In the operation of this embodiment, ROV 75 first connects to orientation pin 57 and extends it, then is moved to reciprocal connector 73. After running tool 33 has landed tubing banger 31, ROY 75 strokes reciprocal connector 73 into engagement with running tool 33 and thereby transfers electrical power to the power pack 104 to set tubing hanger 31 and operate any other landing string functions. Then ROV 75 moves over to test port 68 for providing hydraulic fluid pressure for test purposes in the same manner as described in connection with FIG. 4.

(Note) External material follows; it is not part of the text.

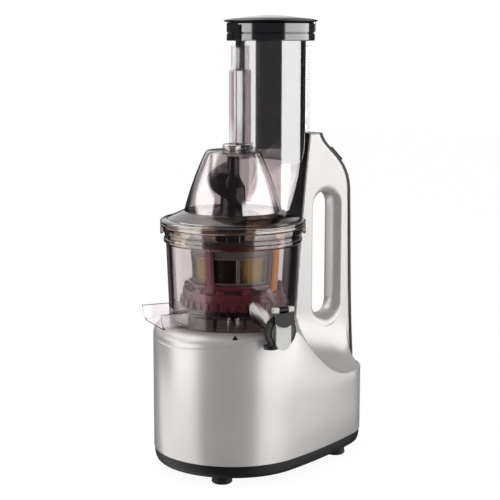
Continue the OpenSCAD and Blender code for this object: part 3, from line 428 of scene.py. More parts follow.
NODE_SLOT = {s["node"]: s["material_slot"] for s in frame["record"]["subparts"]}
for name, o in NODE.items():
    shade(paint(o, SLOT_MAT[NODE_SLOT[name]]), 32)
for name in ("cap_body", "cap_cover", "column_front_cover", "column_rear_cover", "feed_lid"):
    NODE[name].data.materials[0] = M_CAP


# -------------------- the base's plan, seam and shoulder
FRONT_R, REAR_R, REAR_Y, SIDE_R = 86.0, 59.0, 108.0, 600.0
BODY_Z, DECK_Z, DECK_R, HALF_W = 23.0, 160.0, 70.0, 14.0      # HALF_W is half the column's width
SEAM_F, SEAM_S, SEAM_R, CREST_Y = 143.0, 158.5, 95.0, 18.0    # seam heights in front, at its crest, behind
SEAM_LOW_Y, SEAM_SWEEP, SEAM_GAP = 125.0, 0.62, 0.15
FLANK_Y, SHOULDER_REAR = 85.0, (160.0, 150.0)      # where the column leaves the deck; the rear end as (y, z)
CREASE_Y, CREASE_RUN, SHOULDER_STEPS = 15.0, 55.0, 24         # the shoulder turns hollow over CREASE_RUN
# the bottom plate's section as (inset, height), from under the housing down to its underside
BASE_SECTION = ((9, 22.6), (0.6, 22.9), (0.65, 21.5), (0.9, 18), (1.6, 14), (2.8, 11), (4.4, 9.6), (7, 9.05),
                (40, 9.05))
side_a, side_b = SIDE_R - FRONT_R, SIDE_R - REAR_R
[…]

In each of the embodiments described above, the power and hydraulic line or control line is not exposed well pressures during completion operations. These embodiments help to reduce the risks of damaging and disabling the umbilical line from the surface vessel to the running tool, or developing a leak at the termination point within the riser when employing either or both of a subsea or surface BOP and associated “spanner joints” as previously described. The embodiments in FIGS. 1-3 also help to reduce the risks of the issues associated with conventional assemblies having the control lines extending through the riser while in fluid communication with the bore of the wellhead assembly.
In the drawings and specification, there have been disclosed a typical preferred embodiment of the invention, and although specific terms are employed, the terms are used in a descriptive sense only and not for purposes of limitation. The invention has been described in considerable detail with specific reference to these illustrated embodiments. It will be apparent, however, that various modifications and changes can be made within the spirit and scope of the invention as described in the foregoing specification.